3. The Bills’ new two-way player.
Receiver Isaiah McKenzie got pressed into service in the fourth quarter at cornerback when Taron Johnson left the field after being spiked in the shin. The last time McKenzie played cornerback? His senior year of high school in Miami in 2013.
“I played some nickel,” McKenzie said. “If another team had a good receiver in the slot, I’d stick on him. I don’t know zone coverage. I only know man to man. But I guess they’ve seen my high school film.”
McKenzie on the instructions he got from Bills coaches: “They said, 'Man to man. You take the guy on your side, you’ll be on our bench side the whole time.
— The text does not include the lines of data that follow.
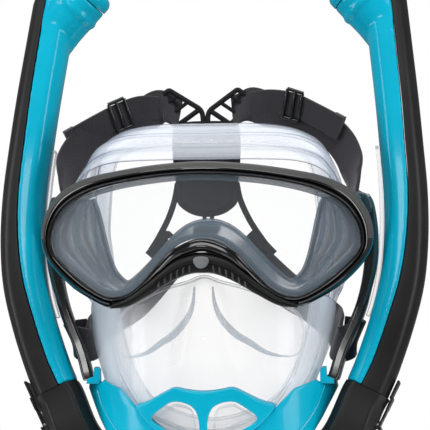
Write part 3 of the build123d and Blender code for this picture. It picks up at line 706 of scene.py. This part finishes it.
# ------------------------ tubes
def tube_stations(steps=6):
    """Centre, outward, backward and seam offset along the right tube."""
    path = catmull(TUBE_PATH, steps)
    stations = []
    for i, row in enumerate(path):
        along = Vector(path[min(i + 1, len(path) - 1)][:3]) - Vector(path[max(i - 1, 0)][:3])
        along = PLUG_AXIS.copy() if i == 0 else along.normalized()
        outward = (Vector((1, 0, 0)) - along * along.x).normalized()
        stations.append((Vector(row[:3]), outward, along.cross(outward), row[3]))
    return stations


def section_rows(polygon, stations, rounding):
    """The section at each station, its corners rounded by the given lengths."""
    rows = []
    for centre, outward, backward, edge in stations:
        points = [Vector((u, v, 0)) for u, v in polygon(edge)]
        ring = []
        for i, p in enumerate(points):
            before, after = points[i - 1], points[(i + 1) % len(points)]
            cut = rounding[i]
            a = p + (before - p).normalized() * cut
            b = p + (after - p).normalized() * cut
            for t in (0, 0.25, 0.5, 0.75, 1):
                ring.append(a.lerp(p, t).lerp(p.lerp(b, t), t) if cut else p)
        rows.append([centre + outward * q.x + backward * q.y for q in ring])
    return rows


def crown_limit(points):
    """Draws the top of the tube in to its rounded crown."""
    out = []
    for p in points:
        x, z = p[0] - CROWN_CENTRE[0], p[2] - CROWN_CENTRE[1]
        distance = math.hypot(x, z)
        if z > 6 and distance > CROWN_R:
            x, z = x * CROWN_R / distance, z * CROWN_R / distance
            out.append((CROWN_CENTRE[0] + x, p[1], CROWN_CENTRE[1] + z))
        else:
            out.append(tuple(p))
    return out


def cylinder(build, start, end, radius, taper=1.0, turns=48, steps=8):
    axis = (end - start).normalized()
    side = axis.cross(Vector((0, 1, 0))).normalized()
    other = axis.cross(side)
    rows = []
    for t in np.linspace(0, 1, steps):
        r = radius * (1 + (taper - 1) * t)
        ring = [start.lerp(end, t) + (side * math.cos(a) + other * math.sin(a)) * r
                for a in np.linspace(0, 2 * math.pi, turns, endpoint=False)]
        rows.append(ring)
    return build.grid(rows, close_v=True, caps=True)


def helper_object(build):
    """A short-lived object for modifiers to work on, in millimetres."""
    mesh = bpy.data.meshes.new("helper")
    mesh.from_pydata(build.verts, [], build.faces)
    bm = bmesh.new()
    bm.from_mesh(mesh)
    bmesh.ops.recalc_face_normals(bm, faces=bm.faces)
    bm.to_mesh(mesh)
    bm.free()
    return new_object("helper", mesh)


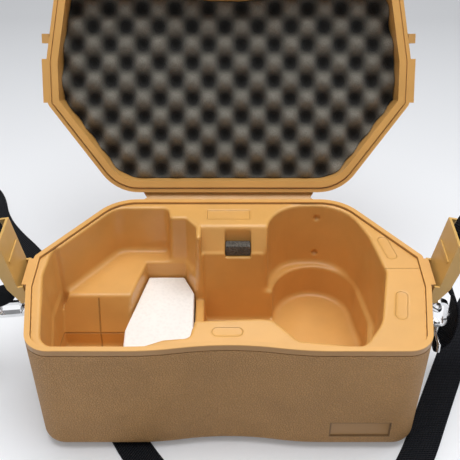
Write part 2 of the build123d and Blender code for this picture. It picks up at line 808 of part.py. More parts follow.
def eye_loop(side):
    """The strap's sewn end: a turn of webbing round the eye's outer bar."""
    inner, outer = eye_place()
    x, z = ring_tip(side)
    angle = radians(HOOK_ANGLE[side])
    centre = (x + outer * cos(angle), z + outer * sin(angle))
    bore = EYE_WIRE + STRAP_FIT
    first = Vector(*END_ROUTE[side][0])
    away = (first - Vector(*centre)).normalized()
    tail_start = Vector(*centre) + away * (bore + STRAP_THICKNESS / 2)
    across = Vector(-away.Y, away.X) * (STRAP_THICKNESS / 2)
    tail = make_face(
        Polyline(tail_start + across, first + across, first - across, tail_start - across, close=True)
    )
    turn = Pos(*centre) * (Circle(bore + STRAP_THICKNESS) - Circle(bore))
    return upright(turn + tail, STRAP_Y - STRAP_WIDTH / 2, STRAP_Y + STRAP_WIDTH / 2)


def strap_rise(side, route):
    """A stretch of strap that rises or falls in the plane across the case."""
    face, length = ribbon_face(route[side], STRAP_THICKNESS)
    solid = upright(face, STRAP_Y - STRAP_WIDTH / 2, STRAP_Y + STRAP_WIDTH / 2)
    print("  volume share", round(solid.volume / (length * STRAP_THICKNESS * STRAP_WIDTH), 4))
    return solid


def strap_floor():
    """The stretch of strap that lies on the ground and passes under the case."""
    face, length = ribbon_face(FLOOR_ROUTE, STRAP_WIDTH)
    solid = slab(face, 0.0, STRAP_THICKNESS)
    print("  volume share", round(solid.volume / (length * STRAP_THICKNESS * STRAP_WIDTH), 4))
    return solid


def folded(solid, lid=False):
    """A piece of the hinge or lid, turned from its closed place to the open pose."""
    half = -OPEN_ANGLE / 2
    turn = Pos(0, FOLD_Y, FOLD_Z) * Rot(half, 0, 0) * Pos(0, -FOLD_Y, -FOLD_Z)
    if lid:
        upper = FOLD_Z + 2 * FOLD_DROP
        turn = turn * Pos(0, FOLD_Y, upper) * Rot(half, 0, 0) * Pos(0, -FOLD_Y, -upper)
    return turn * solid


def build():
    """Every piece under the name of its node."""
    pieces = {
        "base_shell": base_shell(),
        "base_tray": base_tray(),
        "foam_block": foam_block(),
        "foam_pad": foam_pad(),
        "hinge_strip": folded(hinge_strip()),
        "lid_shell": folded(lid_shell(), lid=True),
        "lid_frame": folded(lid_frame(), lid=True),
        "lid_foam": folded(lid_foam(), lid=True),
        "strap_floor": strap_floor(),
    }
    for side in ("right", "left"):
        print(side)
        made = {
            "latch_arm": latch_arm(),
            "latch_pin": latch_pin(),
            "ring_bracket": ring_bracket(),
            "bracket_rivets": bracket_rivets(),
            "d_ring": d_ring(side),
            "hook_body": hook_body(side),
            "hook_gate": hook_gate(side),
            "hook_eye": hook_eye(side),
            "strap_loop": strap_rise(side, LOOP_ROUTE),
            "strap_end": strap_rise(side, END_ROUTE) + eye_loop(side),
        }
        for name, solid in made.items():
            pieces[f"{name}_{side}"] = mirrored(solid, side)
    return pieces


os.makedirs("parts", exist_ok=True)
for name, solid in build().items():
    solid.label = name
    export_step(solid, f"parts/{name}.step")
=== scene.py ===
"""The dressed camera case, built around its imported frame."""

import bmesh
import bpy
import numpy as np
from bpy.props import FloatProperty, FloatVectorProperty, PointerProperty
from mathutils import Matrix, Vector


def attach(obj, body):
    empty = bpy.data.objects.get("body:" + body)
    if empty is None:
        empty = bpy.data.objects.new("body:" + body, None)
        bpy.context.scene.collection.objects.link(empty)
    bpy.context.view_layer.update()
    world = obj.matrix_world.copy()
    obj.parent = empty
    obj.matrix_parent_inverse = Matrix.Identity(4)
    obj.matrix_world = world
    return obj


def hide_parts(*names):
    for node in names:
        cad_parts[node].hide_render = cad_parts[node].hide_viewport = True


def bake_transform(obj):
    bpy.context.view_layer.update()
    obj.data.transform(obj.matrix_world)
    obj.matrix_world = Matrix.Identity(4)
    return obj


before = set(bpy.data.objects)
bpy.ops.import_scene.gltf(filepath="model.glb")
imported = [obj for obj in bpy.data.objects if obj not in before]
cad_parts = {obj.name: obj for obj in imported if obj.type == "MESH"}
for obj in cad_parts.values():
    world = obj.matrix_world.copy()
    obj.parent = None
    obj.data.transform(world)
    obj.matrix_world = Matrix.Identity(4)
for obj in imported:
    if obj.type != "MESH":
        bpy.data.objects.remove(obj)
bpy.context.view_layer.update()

bl_info = {
    "name": "Camera case",
    "version": (1, 0, 0),
    "blender": (4, 5, 0),
    "location": "3D View > Sidebar > Case",
    "description": "Builds the moulded camera case, its foam, strap and hardware",
    "category": "Add Mesh",
}

MM = 0.001
SIDES = {"right": 1.0, "left": -1.0}

# The bare recess in the front wall: x and z of its middle, and its half sizes
RECESS_MIDDLE = (97.2, 23.5)
RECESS_HALF = (22.0, 7.5)

# Planes of the mouldings, in millimetres above the floor
DECK_Z = 107.0
SHELF_Z = 62.0
FLOOR_Z = 14.5
LEDGE_Z = 46.0
NOTCH_Z = 83.0
PARTITION_TOP = 40.0
PAD_FOOT_Z = 88.0
TRAY_UNDER_Z = 12.0
POCKET_SLOPE = np.tan(np.radians(1.5))

# The fold lines and how far the lid stands open
FOLD_Y = 86.9
FOLD_CLOSED_Z = 114.0
FOLD_OPEN = np.array([95.449, 109.188])
LID_ANGLE = np.radians(117.5)

# The case outline seen from above: half of its corners, and their radii
DEPTH_HALF = 86.0
HALF_OUTLINE = [(138.4, -DEPTH_HALF), (149.2, -22.0), (149.2, 12.8), (94.4, DEPTH_HALF)]
OUTLINE_RADII = [19.0, 12.0, 6.0, 38.0]
WAVE_HALF = 70.0
WAVE_DEPTH = 5.5
# How far the tray and the lid's foam stay inside that outline
TRAY_INSET = 4.35
FOAM_INSET = 9.95

# Heights in metres, with the lid shut, between which the grain begins and the band's face, painted in shade,
# ends
BASE_GRAIN_FROM = (0.1036, 0.1031)
LID_GRAIN_FROM = (0.1147, 0.1152)
BASE_BAND_FACE = (0.1079, 0.1086)
LID_BAND_FACE = (0.1097, 0.1092)
INNER_ROUGHNESS = 0.36


def measure(name, description, value):
    """A length property with its default."""
    return FloatProperty(name=name, description=description, default=value, unit="LENGTH")


class CaseSizes(bpy.types.PropertyGroup):
    """Sizes that a user might change."""

    tray_grid: measure("Tray mesh step", "Spacing of the tray's mesh", 0.0012)
    tray_edge: measure("Tray edge", "Rounding of the tray's edges", 0.0011)
    foam_grid: measure("Foam mesh step", "Spacing of the lid foam's mesh", 0.0014)
    foam_pitch: measure("Foam pitch", "Distance between peaks in one row", 0.0275)
    foam_row: measure("Foam row", "Distance between rows of peaks", 0.01493)
    strap_width: measure("Strap width", "Width of the webbing", 0.025)
    strap_thickness: measure("Strap thickness", "Thickness of the webbing", 0.0018)
    grain: measure("Grain", "Size of one pebble of the moulded grain", 0.0018)


def colour(name, description, value):
    """A colour property with its default."""
    return FloatVectorProperty(
        name=name, description=description, subtype="COLOR", size=3, min=0.0, max=1.0, default=value
    )


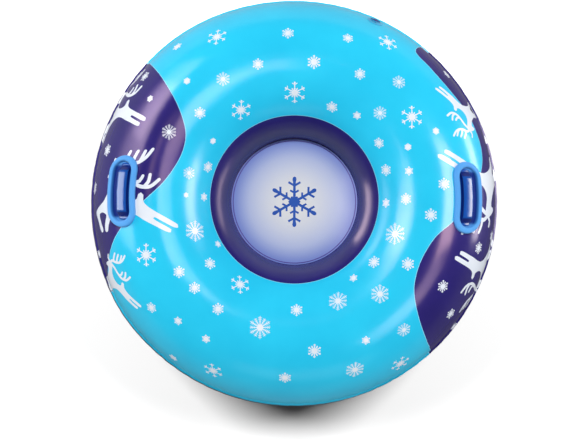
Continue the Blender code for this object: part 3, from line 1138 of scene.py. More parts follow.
@dataclass
class Film:
    """Many cut-outs of one ink, laid side by side as one piece."""

    name: str
    finish: Finish
    ring: Ring
    view: View
    sink: float = 0.00004
    thickness: float = 0.00016

    def __post_init__(self) -> None:
        """Starts with nothing laid."""
        self.points: list[np.ndarray] = []
        self.faces: list[list[int]] = []
        self.count = 0

    def add(self, cutout: Cutout, layers: Sequence[np.ndarray], inside: np.ndarray) -> None:
        """Adds one cut-out as a closed sheet, without what lies past a weld.

        Args:
            cutout: The shape.
            layers: Its corners on the underside and on the top.
            inside: Whether each corner lies between the welds.
        """
        faces = [face for face in cutout.faces if any(inside[index] for index in face)]
        sides = {(face[step - 1], face[step]) for face in faces for step in range(len(face))}
        low, high = self.count, self.count + len(cutout.corners)
        self.points.extend(layers)
        self.faces.extend([[high + index for index in face] for face in faces])
        self.faces.extend([[low + index for index in reversed(face)] for face in faces])
        self.faces.extend([
            [low + first, low + second, high + second, high + first]
            for first, second in sorted(sides) if (second, first) not in sides])
        self.count = high + len(cutout.corners)

    def lay(self, cutout: Cutout, x: float, y: float, size: float, degrees: float = 0.0) -> None:
        """Lays a cut-out on the ring, upright in the view or turned.

        Args:
            cutout: The shape.
            x: The pixel's column at which its middle shows.
            y: The pixel's row.
            size: How many metres one unit of the shape is.
            degrees: How far it is turned, anticlockwise.
        """
        azimuth, turn = self.ring.seen_at(self.view, x, y)
        lean = math.radians(degrees) - azimuth
        right, up = (cutout.corners * size).T
        outward = right * math.cos(lean) - up * math.sin(lean)
        along = right * math.sin(lean) + up * math.cos(lean)
        lifts = (-self.sink, self.thickness)
        length = self.ring.length_at(turn) - outward
        self.add(cutout, [
            self.ring.lay(np.stack((outward, along, np.full(len(right), lift)), 1), azimuth, turn)
            for lift in lifts], (length > -self.ring.rim_width) & (length < self.ring.lengths[-1]))

    def lay_flat(self, cutout: Cutout, height: float, size: float) -> None:
        """Lays a cut-out flat on the middle of the seat.

        Args:
            cutout: The shape.
            height: The height of the seat's face.
            size: How many metres one unit of the shape is.
        """
        right, up = (cutout.corners * size).T
        lifts = (-self.sink, self.thickness)
        layers = [np.stack((right, up, np.full(len(right), height + lift)), 1) for lift in lifts]
        self.add(cutout, layers, np.full(len(right), True))

    def build(self) -> None:
        """Makes the piece and dresses it."""
        mesh = bpy.data.meshes.new(self.name)
        mesh.from_pydata([tuple(point) for layer in self.points for point in layer], [], self.faces)
        item = bpy.data.objects.new(self.name, mesh)
        bpy.context.scene.collection.objects.link(item)
        make_active(item)
        bpy.ops.object.mode_set(mode="EDIT")
        bpy.ops.mesh.select_all(action="SELECT")
        bpy.ops.mesh.delete_loose()
        bpy.ops.object.mode_set(mode="OBJECT")
        smooth(item, PIECE_EDGE)
        dress(item, self.finish)


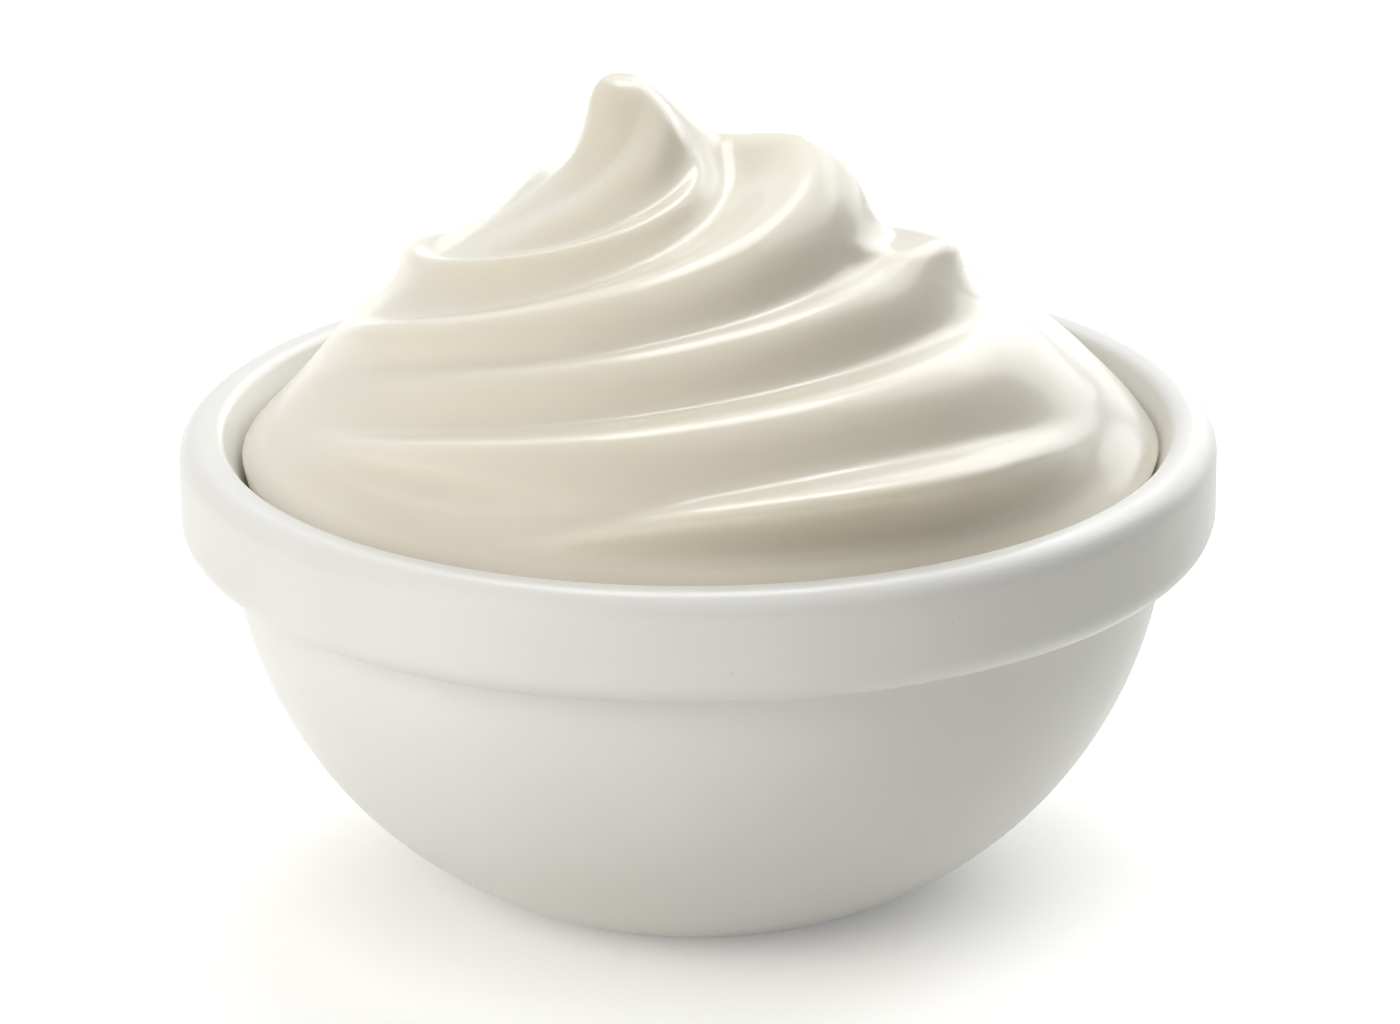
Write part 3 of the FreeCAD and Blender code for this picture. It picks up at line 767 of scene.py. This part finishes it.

No switching.' I said all right, cool. . . . I’m ready. I have no problem trying to hit somebody and make a tackle. If they need me, I’m ready.”
"I thought he was like Deion Sanders back there," cracked Williams. "They did a run play, and I said, 'Oh Lord, they’re going to Isaiah’s side.' But he set the edge and the defense got the stop, so big ups to Isaiah."
4. A bizarre call.
There were numerous head-scratching officials’ calls in the game, but none more confusing than the personal foul called on Bills safety Kurt Coleman in the second quarter. Jets quarterback Sam Darnold scrambled out of the pocket to his right, and running back Le’Veon Bell was in front of him, at the line of scrimmage. Darnold was in position to run, and Bell could have blocked for him. It did not appear Bell was more than a yard beyond the line of scrimmage when Coleman knocked him down. Darnold’s pass was intercepted by Jaquan Johnson, but the penalty wiped out the turnover.
“I have no explanation for that,” Coleman said of the call. “The quarterback’s outside of the pocket. I’ve played this game for 10 years and that’s how I’ve always played it. I don’t know. And I thought it was a very clean hit, where I hit him with my hands and kept the crown of my head out of it. If you get an explanation for why it was a penalty, let me know.”